The use of the Tamil language to convey the `puranic' details to testify the powers of these individual elements proved a little uneasy to the cosmopolitan audience of the South Indian Cultural Association.

The group of four dancers trouped in and out at the appropriate intervals to illustrate a series of fables: on the Vamana avatar (to depict the element akaash), the Hanuman search for Sita episode, Kamsa's mortal scare about Devaki-Vasudeva's progeny (all with reference to the sky element), Hanuman wanting to play with the sun (reflecting Vayu's power) and so on.

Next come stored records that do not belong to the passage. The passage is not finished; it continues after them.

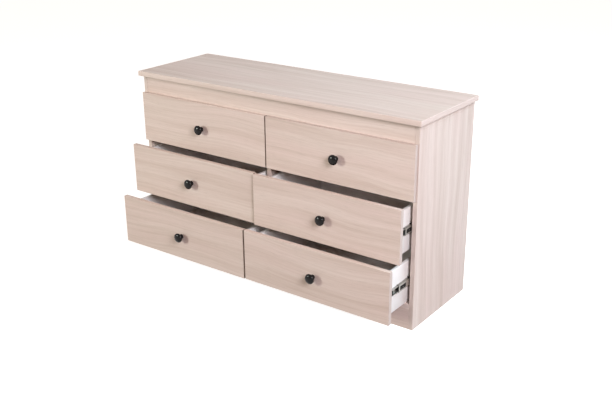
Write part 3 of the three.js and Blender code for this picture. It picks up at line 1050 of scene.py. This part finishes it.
class CHEST_OT_drawer_boxes(Operator):
    """Build the folded white drawer boxes with their cams, and finish the bottoms"""

    bl_idname = "chest.drawer_boxes"
    bl_label = "Drawer Boxes"

    def execute(self, context):
        sizes = context.scene.chest_drawers
        for _, name, body in drawers():
            self.add_box(name, body, sizes)
            self.add_cams(name, body, sizes)
            finish_node(f"{body}_bottom", "Painted hardboard")
        return {"FINISHED"}

    def half_width(self, body, sizes):
        """Half the width of a box, worked out from the bottom in its grooves."""
        low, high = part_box(f"{body}_bottom")
        held = sizes.groove_depth - sizes.groove_room
        return (high.x - low.x) / 2.0 - held + sizes.box_board

    def section(self, body, sizes):
        """Outline of the box's board: (distance inward, height) points round the wrapped
        edges and the groove."""
        low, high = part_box(f"{body}_box")
        bottom_low, bottom_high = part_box(f"{body}_bottom")
        bend = sizes.fold_rounding
        thick = sizes.box_board
        deep = thick - sizes.groove_depth
        groove_low = bottom_low.z - sizes.groove_slack
        groove_high = bottom_high.z + sizes.groove_slack
        corners = [((bend, low.z + bend), 2), ((thick - bend, low.z + bend), 3),
                   ((thick - bend, high.z - bend), 0), ((bend, high.z - bend), 1)]
        arcs = [arc(centre, bend, turns * QUARTER_TURN, (turns + 1) * QUARTER_TURN, FOLD_STEPS)
                for centre, turns in corners]
        groove = [(thick, groove_low), (deep, groove_low), (deep, groove_high),
                  (thick, groove_high)]
        return arcs[0] + arcs[1] + groove + arcs[2] + arcs[3]

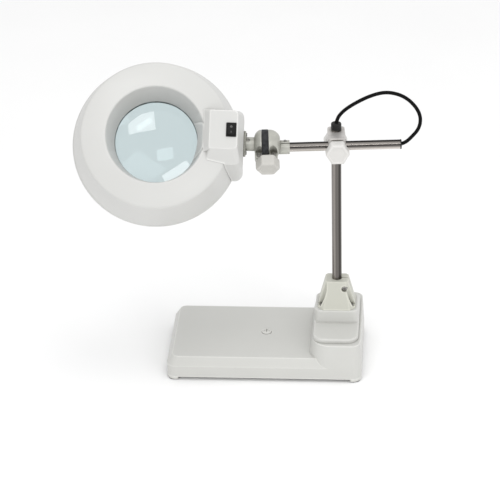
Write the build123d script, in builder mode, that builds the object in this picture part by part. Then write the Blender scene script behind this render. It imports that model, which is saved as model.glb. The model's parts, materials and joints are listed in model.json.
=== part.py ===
"""Magnifying lamp on a stand: weighted base, post, cross clamp, arm, swivel joint and lit lens head.

Frame: +X to the right, +Y away from the user, +Z up, millimetres.
Origin: centre of the base's footprint, on the table.
"""

from math import cos, pi, radians, sin, tan
import os

from build123d import *

os.makedirs("parts", exist_ok=True)

# ---------------------------------------------------------------- driving dimensions
FIT = 0.05              # radial running clearance of a shaft in its bore
GAP = 0.4               # free clearance between pieces that pass each other

BASE_W, BASE_D = 300.0, 170.0
BASE_R = 14.0           # plan radius of the base's corners
PAD_H = 1.5             # rubber pad under each corner foot
FOOT_H = 5.5            # underside of the base above the table
BAND_TOP = 24.5         # top of the vertical band round the base
BASE_TOP = 38.0
BEVEL = 8.0             # how far the bevel above the band draws in
WALL = 3.0

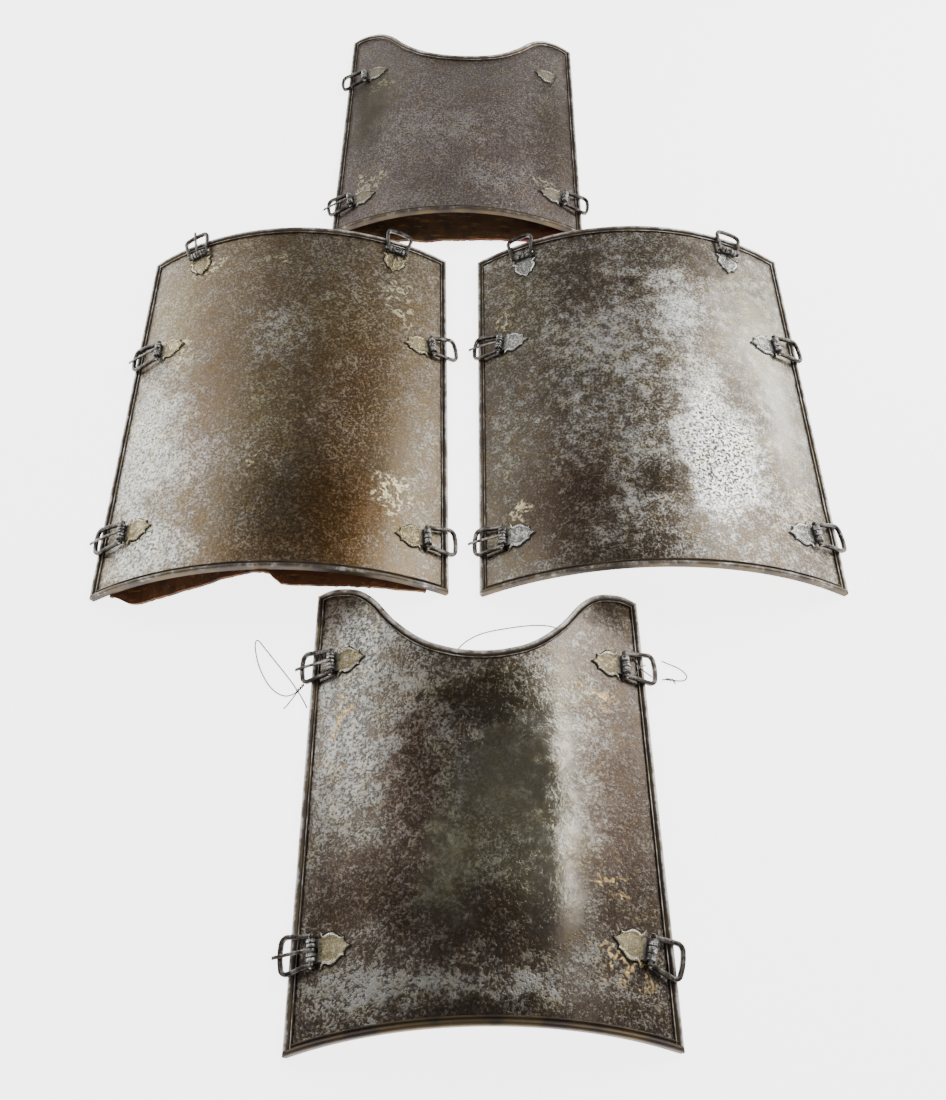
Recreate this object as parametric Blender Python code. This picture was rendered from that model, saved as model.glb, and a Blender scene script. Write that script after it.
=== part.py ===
"""Mirror armour of four curved iron plates, laid out on a table.

Two wide plates covered the chest and the back, and two narrow ones, cut out for the arms, the sides.
Each has a moulded rim, arrow-head fittings on its face, and in each fitting a buckle frame
that turns on its pin, some with a tongue. Two plates keep a stiff cloth lining that sags below them.
Metres, +Z up, the table at z = 0, the origin under the middle of the layout.
"""

import math

import bmesh
import bpy
from mathutils import Matrix, Vector

for old in list(bpy.data.objects):
    bpy.data.objects.remove(old, do_unlink=True)

# Clearance between pieces that touch on the real thing
SEAT_GAP = 0.0003

# The plates: chord and length over the rim, rise of the curved face over its long edges
PLATE_COLUMNS = (
    "name", "chord", "length", "rise", "x", "y", "turn", "cut_depth", "slant", "hollow", "columns")
PLATES = (
    ("left", 0.2144, 0.2887, 0.0340, -0.1224, 0.3272, 1.1, 0.0, 0.0, 0.0, 18),
    ("right", 0.2209, 0.2883, 0.0345, 0.1150, 0.3286, 0.1, 0.0, 0.0, 0.0, 18),
    ("lower", 0.1897, 0.2510, 0.0261, 0.0050, 0.0754, 0.6, 0.0490, 0.0035, 0.0090, 20),
    ("upper", 0.1909, 0.2450, 0.0240, -0.0122, 0.6483, -0.5, 0.0510, 0.0065, 0.0, 20),
)
SHEET = 0.0016
REST_HEIGHT = 0.0016

# The arm cut-out: share of the half width across, share of its depth
CUT_OUT = (
    (0.00, 1.00), (0.15, 0.965), (0.32, 0.83), (0.48, 0.56), (0.60, 0.26), (0.70, 0.095),
    (0.80, 0.025), (0.90, 0.0), (1.00, 0.03))

# The rim: a moulded strip over the plate's edge, with a bead, a groove and a thin inner line
RIM_WIDTH = 0.0046
RIM_WALL = 0.0016
RIM_LEG = 0.0021
BEAD_HEIGHT = 0.0022
LINE_HEIGHT = 0.0012
GROOVE_HEIGHT = 0.0008
# Shares of its width from the outside: the groove, the bead's two shoulders; and the bead's rounding
GROOVE_SHARE = 0.74
BEAD_SHARES = (0.50, 0.15)
BEAD_ROUNDING = 0.45

# The fittings: an arrow-head leaf whose neck is rolled round the frame's pin
LEAF_LENGTH = 0.0205
LEAF_WIDTH = 0.0152
LEAF_THICKNESS = 0.0011
KNUCKLE_WIDTH = 0.0110
KNUCKLE_WALL = 0.0010
KNUCKLE_STEPS = 7
KNUCKLE_SWEEP = 288.0
SLOT_WIDTH = 0.0024
SLOT_LENGTH = 0.0030
PIN_RADIUS = 0.0011
PIN_CLEARANCE = 0.0004

# The leaf's outline from its tip: share of its length from the pin, share of its half width
LEAF_ROWS = (
    (1.00, 0.05), (0.87, 0.22), (0.79, 0.36), (0.69, 0.66), (0.52, 1.00), (0.36, 0.97), (0.265, 0.80))
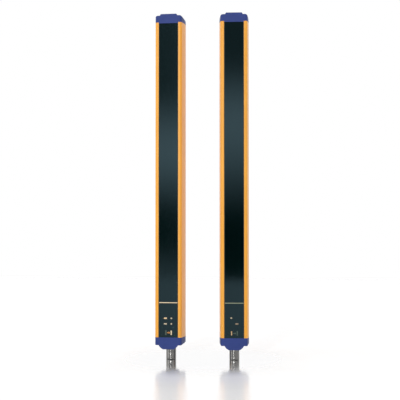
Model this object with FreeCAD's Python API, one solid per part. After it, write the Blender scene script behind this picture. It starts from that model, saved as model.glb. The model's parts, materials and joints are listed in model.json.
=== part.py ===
"""A safety light curtain: a receiver post and an emitter post, set down side by side. Millimetres.

Each post is an extruded aluminium housing with a long dark window in front, a moulded cap at each
end, optics and boards inside and a round connector below. A post has a frame of its own, in which
x runs across it, y from front to back and z up from the end of its connector.
"""
import FreeCAD, Part

import math
import os

Vec = FreeCAD.Vector
UP = Vec(0, 0, 1)

# The pair: the posts stand side by side, each turned a little outward about its own upright axis.
POST_SPACING = 76.0
SPLAY_DEG = 3.0
RECEIVER = -1
EMITTER = 1

# The housing's section: a flat front, flanks that lean out, and a slimmer back.
POST_WIDTH = 35.0
POST_DEPTH = 40.0
HALF_WIDTH = POST_WIDTH / 2
FRONT = -POST_DEPTH / 2
BACK = POST_DEPTH / 2
FRONT_HALF = 15.6
FLANK_FRONT = -7.5
FLANK_BACK = 1.5
REAR_HALF = 14.2
REAR_START = 4.2
FRONT_CORNER_R = 2.6
FLANK_KNEE_R = 30.0
STEP_R = 1.2
REAR_CORNER_R = 2.0

# Levels along a post, from the end of its connector.
CONNECTOR_REACH = 13.7
BOSS_DROP = 4.9
BOTTOM_CAP_SKIRT = 9.1
PROFILE_LENGTH = 374.4
TOP_CAP_HEIGHT = 10.1
BOSS_BOTTOM = CONNECTOR_REACH
CAP_SHOULDER = BOSS_BOTTOM + BOSS_DROP
PROFILE_BOTTOM = CAP_SHOULDER + BOTTOM_CAP_SKIRT
PROFILE_TOP = PROFILE_BOTTOM + PROFILE_LENGTH
POST_TOP = PROFILE_TOP + TOP_CAP_HEIGHT

# The window lies in a channel in the front, on two ledges, with a seal along each side.
CHANNEL_HALF = 11.75
WINDOW_RECESS = 0.5
WINDOW_THICKNESS = 2.2
SEAL_WIDTH = 0.7
WINDOW_FACE = FRONT + WINDOW_RECESS
LEDGE_FACE = WINDOW_FACE + WINDOW_THICKNESS
LEDGE_THICKNESS = 1.6
LEDGE_BACK = LEDGE_FACE + LEDGE_THICKNESS
LEDGE_REACH = 9.0
WINDOW_HALF = CHANNEL_HALF - SEAL_WIDTH

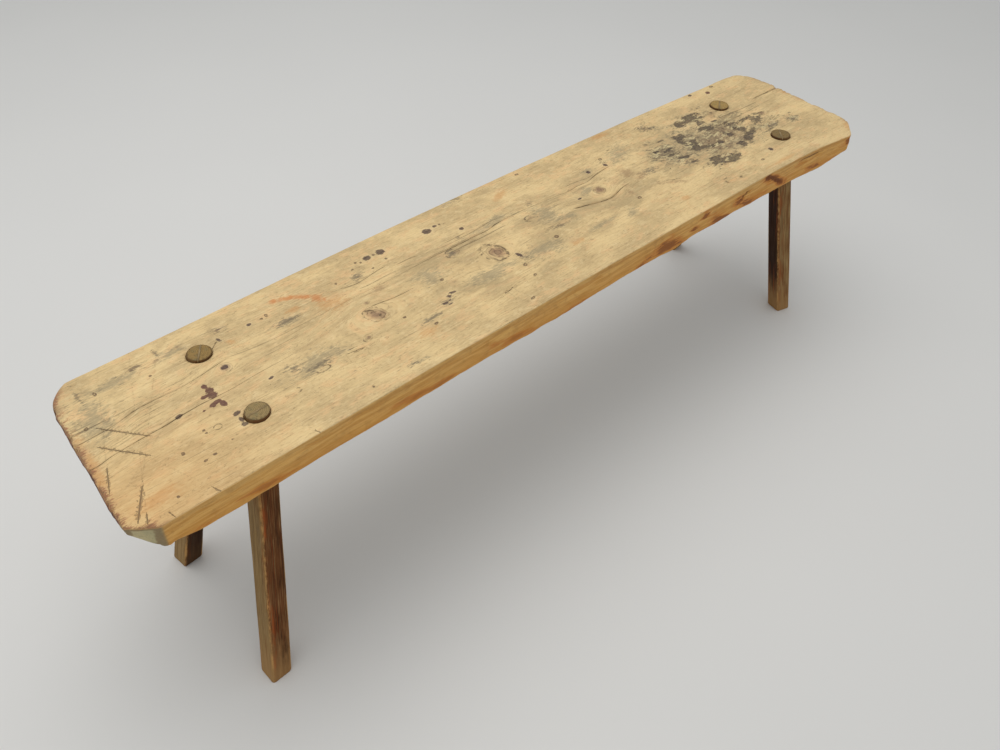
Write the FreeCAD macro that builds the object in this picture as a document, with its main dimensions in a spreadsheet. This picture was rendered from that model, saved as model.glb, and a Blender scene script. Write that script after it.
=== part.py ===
import FreeCAD, Part
import os
import Sketcher

# Backless bench: one thick plank seat on four splayed, hewn legs. Each leg ends in a round
# tenon that passes right through the seat, stands a little proud of it and is held by a wedge.
# Millimetres. X runs along the seat, +Y is the back edge, Z is up and the floor is at zero.
# The layout below is measured from the middle of the seat; every piece is then moved by the
# same amount, so that the origin ends up under the middle of the whole bench.

SIZES = {
    "seat_height": 481,      # floor to seat top
    "seat_thick": 50,
    "edge_round": 3,         # worn top and bottom edges of the plank
    "back_bow": 14,          # rise of the bowed back edge above its two ends
    "front_hollow": 9,       # depth of the hollow front edge behind its two ends
    "corner_round": 30,      # rounding of the back right corner, seen from above
    "end_rake": 10,          # degrees that the left end leans in under the seat
    "leg_side": 37.5,        # across the flats, just under the seat
    "foot_side": 38.5,       # across the flats, on the floor
    "leg_chamfer": 4,
    "tenon_proud": 3,
    "bore_clear": 0.05,      # radial gap round each tenon
    "kerf_depth": 42,
    "kerf_top": 3,           # width of the saw kerf after wedging
    "kerf_bottom": 1,
    "wedge_gap": 0.05,
}

# Corners of the seat outline, in order round the plank.
CORNERS = {
    "front_left_a": (-795, -171),
    "front_left_b": (-833, -141),
    "back_left_a": (-817, 112),
    "back_left_b": (-779, 157),
    "back_right_a": (797, 154),
    "back_right_b": (829, 112),
    "front_right_a": (826, -139),
    "front_right_b": (783, -176),
}

# Each leg: middle of the tenon at seat height, middle of the foot on the floor, turn of the
# square section, tenon diameter and direction of the wedge seen from above.
LEGS = {
    "front_left": {"top_x": -602, "top_y": -77, "foot_x": -705, "foot_y": -161,
                   "turn": 3.3, "tenon": 37, "wedge_turn": 2},
    "back_left": {"top_x": -603, "top_y": 86, "foot_x": -704, "foot_y": 143,
                  "turn": 5.3, "tenon": 37.5, "wedge_turn": 55},
    "front_right": {"top_x": 646, "top_y": -87, "foot_x": 754, "foot_y": -141,
                    "turn": -15.1, "tenon": 39, "wedge_turn": 48},
    "back_right": {"top_x": 651, "top_y": 78, "foot_x": 752, "foot_y": 199,
                   "turn": 8, "tenon": 40, "wedge_turn": 36},
}

doc = FreeCAD.newDocument("bench")
sheet = doc.addObject("Spreadsheet::Sheet", "Dims")
numbers = dict(SIZES)
for corner, (x, y) in CORNERS.items():
    numbers[corner + "_x"] = x
    numbers[corner + "_y"] = y
for leg, values in LEGS.items():
    for key, value in values.items():
        numbers[leg + "_" + key] = value
numbers["middle_x"] = 0
numbers["middle_y"] = 0
for row, (alias, value) in enumerate(numbers.items(), start=1):
    sheet.set("A%d" % row, alias)
    sheet.set("B%d" % row, str(value))
    sheet.setAlias("B%d" % row, alias)
doc.recompute()


def new_body(label):
    """A named piece whose placement moves the bench over its origin."""
    body = doc.addObject("PartDesign::Body", label)
    body.Label = label
    body.setExpression("Placement.Base.x", "-Dims.middle_x")
    body.setExpression("Placement.Base.y", "-Dims.middle_y")
    return body


def level_sketch(body, name, height, x="0", y="0", turn="0"):
    """A sketch lying level at a height, moved and turned in plan; all are cell expressions."""
    sketch = body.newObject("Sketcher::SketchObject", name)
    plane = [item for item in body.Origin.OriginFeatures if item.Role == "XY_Plane"][0]
    sketch.AttachmentSupport = [(plane, "")]
    sketch.MapMode = "FlatFace"
    sketch.setExpression("AttachmentOffset.Base.x", x)
    sketch.setExpression("AttachmentOffset.Base.y", y)
    sketch.setExpression("AttachmentOffset.Base.z", height)
    sketch.setExpression("AttachmentOffset.Rotation.Angle", turn)
    return sketch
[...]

Responsive to rhythm and sync, they made a meaningful five. Rajeswari remained centre stage filling in the more abstract details with gestures and lacing each episode with commanding footwork, which alternated between elongated syllabic accent and racy rhythmic beats. Pure `nritta' has always been Rajeswari's strong point though this time around the concentration was more on an extensive thematic exposition with select footwork.

`Prapancha Vichitram', but for its mundane title, provided quantum information packaged in the medium of Bharatanatyam.

The Sanskrit verses denoting the different aspects of each element and the English commentary prior to the commencement of the each cosmic element were succinct, stately and sufficient to drive home the point with an esoteric touch well conceived by Karaikkudi R. Mani (mridangam maestro) and choreographed by Rajeswari Sainath.

The myriad mythological stories that seemed an endless rambling flow of pieced illustrations sung in Tamil seemed patchy and prolonged, bringing down the lofty theme. Nagai Narayanan on the percussion and C.K. Vijayaraghavan on the violin and Srikanth on the `tabla' made a fitting orchestra. `Nattuvangam' by Amaram Gita and Ranjani Seshadri was just up to the mark.